= Problem =
How does the data below read from its first line through the line containing "# The origin"? Print those lines exactly.

= Raw data =
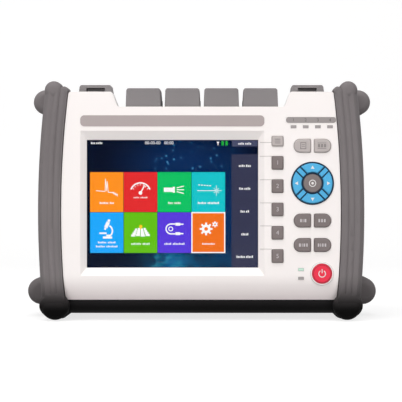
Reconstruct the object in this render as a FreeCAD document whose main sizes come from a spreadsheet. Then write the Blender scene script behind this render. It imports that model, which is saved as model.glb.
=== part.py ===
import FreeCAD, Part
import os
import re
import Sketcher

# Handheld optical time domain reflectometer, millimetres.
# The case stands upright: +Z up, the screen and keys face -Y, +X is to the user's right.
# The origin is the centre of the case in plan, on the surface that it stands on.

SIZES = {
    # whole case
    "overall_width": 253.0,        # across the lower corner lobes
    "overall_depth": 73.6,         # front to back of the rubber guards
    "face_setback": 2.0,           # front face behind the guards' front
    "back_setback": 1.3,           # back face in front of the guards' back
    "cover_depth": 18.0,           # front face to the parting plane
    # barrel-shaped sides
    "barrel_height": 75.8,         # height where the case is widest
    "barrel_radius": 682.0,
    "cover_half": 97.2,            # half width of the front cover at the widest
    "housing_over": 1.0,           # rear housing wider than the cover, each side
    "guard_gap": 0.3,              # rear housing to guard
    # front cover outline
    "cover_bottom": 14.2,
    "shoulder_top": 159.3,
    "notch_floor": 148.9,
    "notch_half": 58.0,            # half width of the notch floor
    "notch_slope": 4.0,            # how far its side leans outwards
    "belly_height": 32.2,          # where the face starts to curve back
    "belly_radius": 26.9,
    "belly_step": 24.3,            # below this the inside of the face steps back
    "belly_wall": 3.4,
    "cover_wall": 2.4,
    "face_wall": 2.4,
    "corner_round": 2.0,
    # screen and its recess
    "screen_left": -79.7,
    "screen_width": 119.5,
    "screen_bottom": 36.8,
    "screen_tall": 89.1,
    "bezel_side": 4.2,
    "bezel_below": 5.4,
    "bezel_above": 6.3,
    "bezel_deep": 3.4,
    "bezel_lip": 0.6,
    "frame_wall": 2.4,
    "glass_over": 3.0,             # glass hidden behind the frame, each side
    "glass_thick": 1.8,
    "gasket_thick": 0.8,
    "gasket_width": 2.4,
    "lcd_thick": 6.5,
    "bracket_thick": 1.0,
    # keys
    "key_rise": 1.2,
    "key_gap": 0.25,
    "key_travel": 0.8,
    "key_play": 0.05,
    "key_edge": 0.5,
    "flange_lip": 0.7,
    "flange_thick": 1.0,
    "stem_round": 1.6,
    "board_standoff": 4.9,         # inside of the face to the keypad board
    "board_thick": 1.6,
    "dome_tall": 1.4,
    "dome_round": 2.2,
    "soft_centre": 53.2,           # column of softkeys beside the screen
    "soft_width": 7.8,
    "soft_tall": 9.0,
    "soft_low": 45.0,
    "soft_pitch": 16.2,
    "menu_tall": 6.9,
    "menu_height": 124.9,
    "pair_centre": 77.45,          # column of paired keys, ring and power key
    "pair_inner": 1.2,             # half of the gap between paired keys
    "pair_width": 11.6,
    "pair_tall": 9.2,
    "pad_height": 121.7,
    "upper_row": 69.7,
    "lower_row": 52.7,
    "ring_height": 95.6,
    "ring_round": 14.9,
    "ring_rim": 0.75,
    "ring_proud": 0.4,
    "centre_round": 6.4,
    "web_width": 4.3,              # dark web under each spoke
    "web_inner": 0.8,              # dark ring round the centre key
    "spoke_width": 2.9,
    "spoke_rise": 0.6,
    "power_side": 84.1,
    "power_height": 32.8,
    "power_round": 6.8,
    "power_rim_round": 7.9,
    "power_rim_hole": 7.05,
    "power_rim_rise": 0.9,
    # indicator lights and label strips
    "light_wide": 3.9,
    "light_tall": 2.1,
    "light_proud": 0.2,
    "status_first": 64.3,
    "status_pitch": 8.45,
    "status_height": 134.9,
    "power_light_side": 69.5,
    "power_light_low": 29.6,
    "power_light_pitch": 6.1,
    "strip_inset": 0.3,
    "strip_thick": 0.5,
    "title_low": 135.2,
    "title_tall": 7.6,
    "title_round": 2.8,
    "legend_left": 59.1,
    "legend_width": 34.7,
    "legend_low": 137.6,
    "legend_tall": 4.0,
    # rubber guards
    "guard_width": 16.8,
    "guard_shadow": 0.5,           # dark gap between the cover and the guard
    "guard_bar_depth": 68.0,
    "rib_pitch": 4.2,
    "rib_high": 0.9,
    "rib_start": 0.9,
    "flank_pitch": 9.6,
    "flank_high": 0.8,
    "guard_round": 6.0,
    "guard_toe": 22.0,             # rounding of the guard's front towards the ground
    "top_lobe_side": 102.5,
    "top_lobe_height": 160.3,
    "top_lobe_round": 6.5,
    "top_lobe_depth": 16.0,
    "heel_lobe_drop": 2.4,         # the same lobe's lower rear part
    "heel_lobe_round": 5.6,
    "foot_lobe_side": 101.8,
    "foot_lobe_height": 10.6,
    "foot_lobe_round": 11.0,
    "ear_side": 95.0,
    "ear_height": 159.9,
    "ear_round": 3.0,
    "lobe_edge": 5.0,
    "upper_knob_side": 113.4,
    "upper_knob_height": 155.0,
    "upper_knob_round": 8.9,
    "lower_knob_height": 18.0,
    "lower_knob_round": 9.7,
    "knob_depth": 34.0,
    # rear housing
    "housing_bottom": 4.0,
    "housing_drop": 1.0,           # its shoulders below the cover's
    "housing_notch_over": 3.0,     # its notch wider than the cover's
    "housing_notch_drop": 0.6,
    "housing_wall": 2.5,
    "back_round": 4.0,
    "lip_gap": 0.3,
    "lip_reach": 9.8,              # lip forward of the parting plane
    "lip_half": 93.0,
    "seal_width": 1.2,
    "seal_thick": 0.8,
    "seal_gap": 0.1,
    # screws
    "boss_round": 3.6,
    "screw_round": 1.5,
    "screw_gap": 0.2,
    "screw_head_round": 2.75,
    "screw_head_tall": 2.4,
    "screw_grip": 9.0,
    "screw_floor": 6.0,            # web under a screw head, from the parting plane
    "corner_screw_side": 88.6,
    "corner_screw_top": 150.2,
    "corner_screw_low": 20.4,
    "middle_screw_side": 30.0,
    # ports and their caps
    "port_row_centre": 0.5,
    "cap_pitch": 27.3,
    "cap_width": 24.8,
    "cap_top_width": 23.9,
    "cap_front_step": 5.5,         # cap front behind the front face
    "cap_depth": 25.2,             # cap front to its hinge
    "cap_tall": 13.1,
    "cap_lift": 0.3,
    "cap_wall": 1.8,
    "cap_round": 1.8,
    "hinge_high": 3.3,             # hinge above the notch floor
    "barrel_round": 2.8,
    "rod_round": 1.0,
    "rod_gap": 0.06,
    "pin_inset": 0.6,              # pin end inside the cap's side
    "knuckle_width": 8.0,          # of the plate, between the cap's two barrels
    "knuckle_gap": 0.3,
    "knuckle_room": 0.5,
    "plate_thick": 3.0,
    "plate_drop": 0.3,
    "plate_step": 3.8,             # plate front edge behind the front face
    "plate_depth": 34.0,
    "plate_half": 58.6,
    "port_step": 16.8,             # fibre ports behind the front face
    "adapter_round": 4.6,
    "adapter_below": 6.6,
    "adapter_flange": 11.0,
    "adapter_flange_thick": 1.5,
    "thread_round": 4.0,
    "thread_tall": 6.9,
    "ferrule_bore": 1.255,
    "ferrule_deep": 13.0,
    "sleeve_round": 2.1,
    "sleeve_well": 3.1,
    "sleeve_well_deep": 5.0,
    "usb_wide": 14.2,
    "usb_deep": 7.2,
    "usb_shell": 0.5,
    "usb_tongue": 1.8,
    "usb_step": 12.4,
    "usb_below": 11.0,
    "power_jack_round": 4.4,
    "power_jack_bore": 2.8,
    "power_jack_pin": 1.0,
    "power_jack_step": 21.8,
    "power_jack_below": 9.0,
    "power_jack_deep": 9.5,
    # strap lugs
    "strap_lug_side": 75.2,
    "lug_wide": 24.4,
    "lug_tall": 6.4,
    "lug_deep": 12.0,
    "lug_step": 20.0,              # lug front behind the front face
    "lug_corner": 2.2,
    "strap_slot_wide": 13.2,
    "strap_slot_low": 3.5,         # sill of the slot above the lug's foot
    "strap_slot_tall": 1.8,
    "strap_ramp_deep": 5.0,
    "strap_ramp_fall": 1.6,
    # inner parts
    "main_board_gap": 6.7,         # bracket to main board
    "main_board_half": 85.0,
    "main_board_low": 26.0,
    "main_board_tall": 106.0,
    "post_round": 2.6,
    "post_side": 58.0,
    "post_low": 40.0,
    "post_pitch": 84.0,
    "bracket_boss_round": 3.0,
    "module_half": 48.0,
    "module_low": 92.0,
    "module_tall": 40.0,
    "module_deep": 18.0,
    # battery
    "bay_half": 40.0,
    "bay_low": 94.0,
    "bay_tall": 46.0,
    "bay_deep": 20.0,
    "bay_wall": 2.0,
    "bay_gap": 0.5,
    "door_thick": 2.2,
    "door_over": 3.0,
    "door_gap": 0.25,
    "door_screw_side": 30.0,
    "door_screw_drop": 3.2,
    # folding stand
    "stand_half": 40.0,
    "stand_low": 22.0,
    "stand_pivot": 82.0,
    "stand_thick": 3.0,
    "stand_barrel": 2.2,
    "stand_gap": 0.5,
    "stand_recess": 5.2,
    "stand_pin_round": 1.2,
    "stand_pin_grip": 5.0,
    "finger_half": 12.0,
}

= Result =
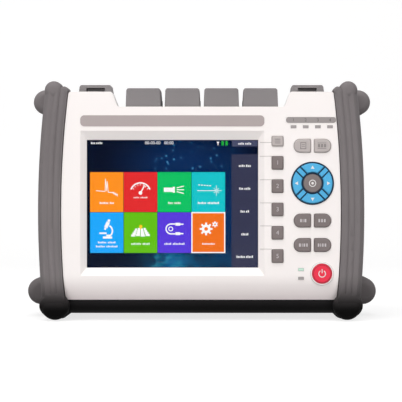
Reconstruct the object in this render as a FreeCAD document whose main sizes come from a spreadsheet. Then write the Blender scene script behind this render. It imports that model, which is saved as model.glb.
=== part.py ===
import FreeCAD, Part
import os
import re
import Sketcher

# Handheld optical time domain reflectometer, millimetres.
# The case stands upright: +Z up, the screen and keys face -Y, +X is to the user's right.
# The origin is the centre of the case in plan, on the surface that it stands on.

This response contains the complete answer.